In the listing below, locate the lines bearing the word "bodies". Copy every one of them.

* begin Supplied data *

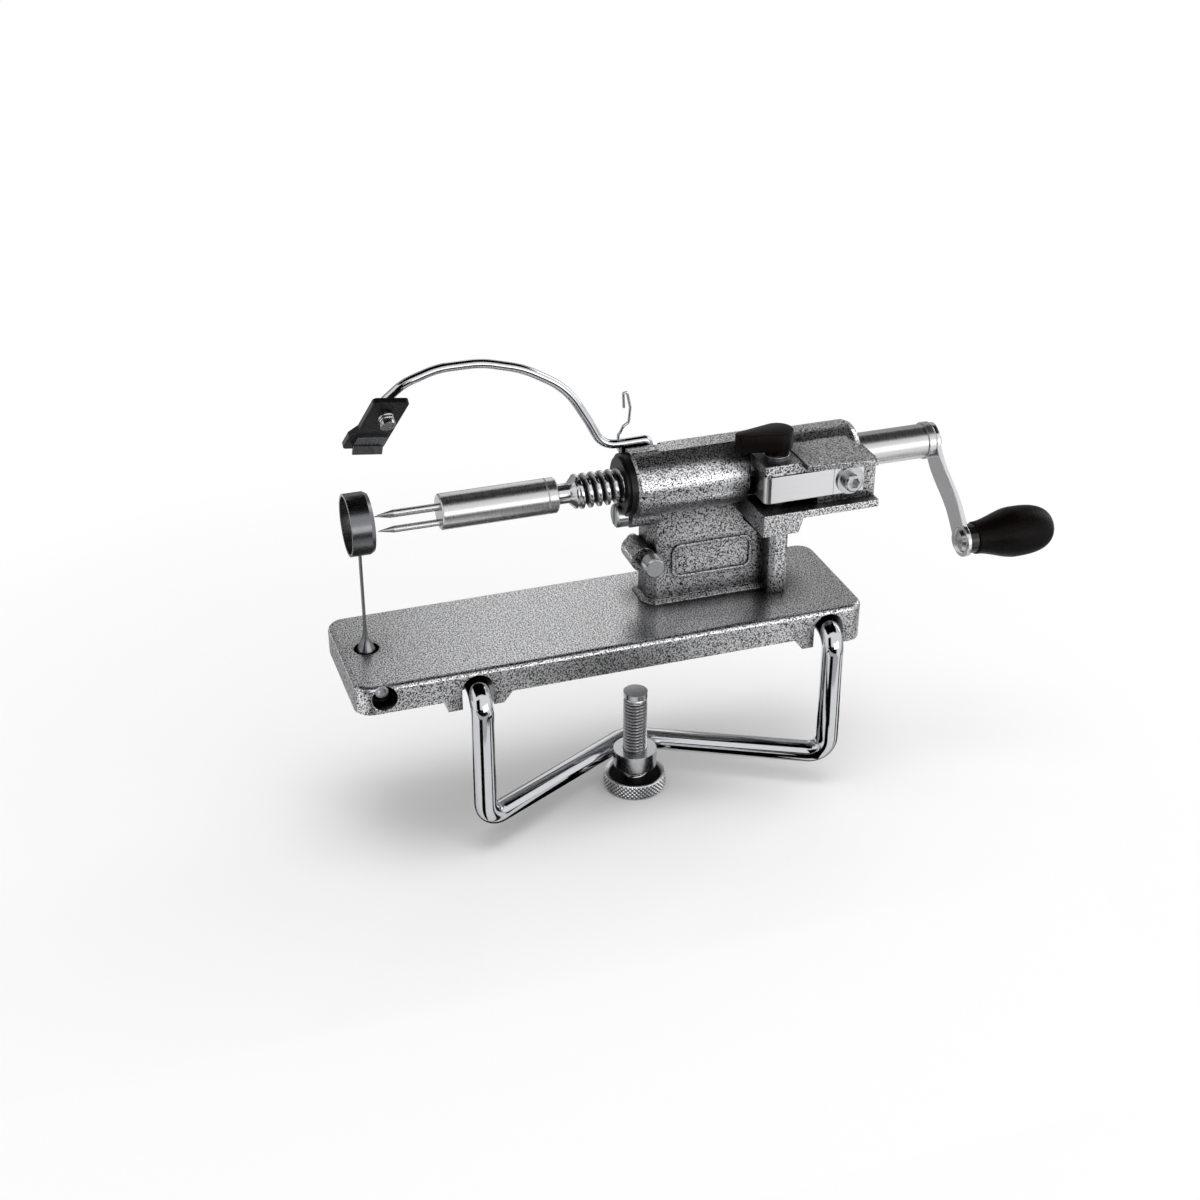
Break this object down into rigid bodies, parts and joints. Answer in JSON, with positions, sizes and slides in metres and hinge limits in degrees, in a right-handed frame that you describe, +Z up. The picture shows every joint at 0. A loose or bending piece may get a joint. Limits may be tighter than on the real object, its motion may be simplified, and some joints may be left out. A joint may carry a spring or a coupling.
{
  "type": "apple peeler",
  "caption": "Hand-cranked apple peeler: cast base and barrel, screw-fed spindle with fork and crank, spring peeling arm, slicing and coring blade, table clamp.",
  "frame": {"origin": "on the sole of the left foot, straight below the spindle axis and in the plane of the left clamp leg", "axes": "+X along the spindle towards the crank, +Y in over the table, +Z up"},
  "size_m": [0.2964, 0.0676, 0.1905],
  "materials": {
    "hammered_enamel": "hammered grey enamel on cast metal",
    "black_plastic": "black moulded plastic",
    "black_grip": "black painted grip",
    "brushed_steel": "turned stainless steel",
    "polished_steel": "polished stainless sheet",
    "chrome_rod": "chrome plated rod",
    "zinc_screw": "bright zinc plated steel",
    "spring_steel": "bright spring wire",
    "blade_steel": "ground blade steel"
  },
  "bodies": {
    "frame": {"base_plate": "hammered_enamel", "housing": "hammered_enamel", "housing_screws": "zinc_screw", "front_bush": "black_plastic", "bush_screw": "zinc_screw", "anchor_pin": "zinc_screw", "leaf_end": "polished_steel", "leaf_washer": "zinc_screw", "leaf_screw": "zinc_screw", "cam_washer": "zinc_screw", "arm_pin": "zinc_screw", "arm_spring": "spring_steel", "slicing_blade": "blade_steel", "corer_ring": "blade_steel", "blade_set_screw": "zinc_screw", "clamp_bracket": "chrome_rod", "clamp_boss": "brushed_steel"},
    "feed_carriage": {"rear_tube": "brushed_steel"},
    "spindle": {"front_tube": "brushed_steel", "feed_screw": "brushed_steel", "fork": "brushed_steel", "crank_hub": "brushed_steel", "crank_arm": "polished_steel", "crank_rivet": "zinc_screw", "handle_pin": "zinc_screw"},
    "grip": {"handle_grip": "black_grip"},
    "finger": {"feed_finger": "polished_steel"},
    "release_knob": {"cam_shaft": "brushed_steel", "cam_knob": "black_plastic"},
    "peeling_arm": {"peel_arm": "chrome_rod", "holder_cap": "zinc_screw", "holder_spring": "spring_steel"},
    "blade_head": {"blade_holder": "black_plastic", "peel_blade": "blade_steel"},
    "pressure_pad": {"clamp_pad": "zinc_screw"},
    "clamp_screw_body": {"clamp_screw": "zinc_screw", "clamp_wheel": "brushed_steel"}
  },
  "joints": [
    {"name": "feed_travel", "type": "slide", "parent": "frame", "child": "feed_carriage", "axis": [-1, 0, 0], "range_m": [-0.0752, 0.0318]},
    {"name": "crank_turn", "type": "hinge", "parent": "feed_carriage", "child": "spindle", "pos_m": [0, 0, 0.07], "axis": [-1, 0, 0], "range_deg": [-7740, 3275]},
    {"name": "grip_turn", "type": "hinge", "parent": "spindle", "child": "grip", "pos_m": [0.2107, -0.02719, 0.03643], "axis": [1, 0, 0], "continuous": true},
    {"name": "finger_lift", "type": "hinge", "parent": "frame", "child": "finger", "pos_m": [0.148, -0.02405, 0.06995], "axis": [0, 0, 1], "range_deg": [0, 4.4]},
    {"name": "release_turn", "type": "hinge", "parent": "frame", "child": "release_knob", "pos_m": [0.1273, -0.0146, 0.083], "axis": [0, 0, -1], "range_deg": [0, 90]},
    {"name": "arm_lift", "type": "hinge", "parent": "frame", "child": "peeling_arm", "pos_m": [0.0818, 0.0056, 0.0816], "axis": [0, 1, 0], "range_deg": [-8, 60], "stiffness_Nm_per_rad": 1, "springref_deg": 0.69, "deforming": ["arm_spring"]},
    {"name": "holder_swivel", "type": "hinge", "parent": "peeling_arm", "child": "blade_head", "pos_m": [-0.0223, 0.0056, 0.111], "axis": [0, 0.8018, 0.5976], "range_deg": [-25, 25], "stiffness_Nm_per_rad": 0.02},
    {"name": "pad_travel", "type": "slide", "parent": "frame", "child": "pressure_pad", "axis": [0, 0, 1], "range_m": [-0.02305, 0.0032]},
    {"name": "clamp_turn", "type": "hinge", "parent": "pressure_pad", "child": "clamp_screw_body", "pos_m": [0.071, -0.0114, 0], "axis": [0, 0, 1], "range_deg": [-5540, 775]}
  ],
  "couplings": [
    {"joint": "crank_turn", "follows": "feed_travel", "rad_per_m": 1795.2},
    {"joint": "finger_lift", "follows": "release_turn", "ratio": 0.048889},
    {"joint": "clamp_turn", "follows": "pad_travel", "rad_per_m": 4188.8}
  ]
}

* end Supplied data *

**The response**:
Break this object down into rigid bodies, parts and joints. Answer in JSON, with positions, sizes and slides in metres and hinge limits in degrees, in a right-handed frame that you describe, +Z up. The picture shows every joint at 0. A loose or bending piece may get a joint. Limits may be tighter than on the real object, its motion may be simplified, and some joints may be left out. A joint may carry a spring or a coupling.
  "bodies": {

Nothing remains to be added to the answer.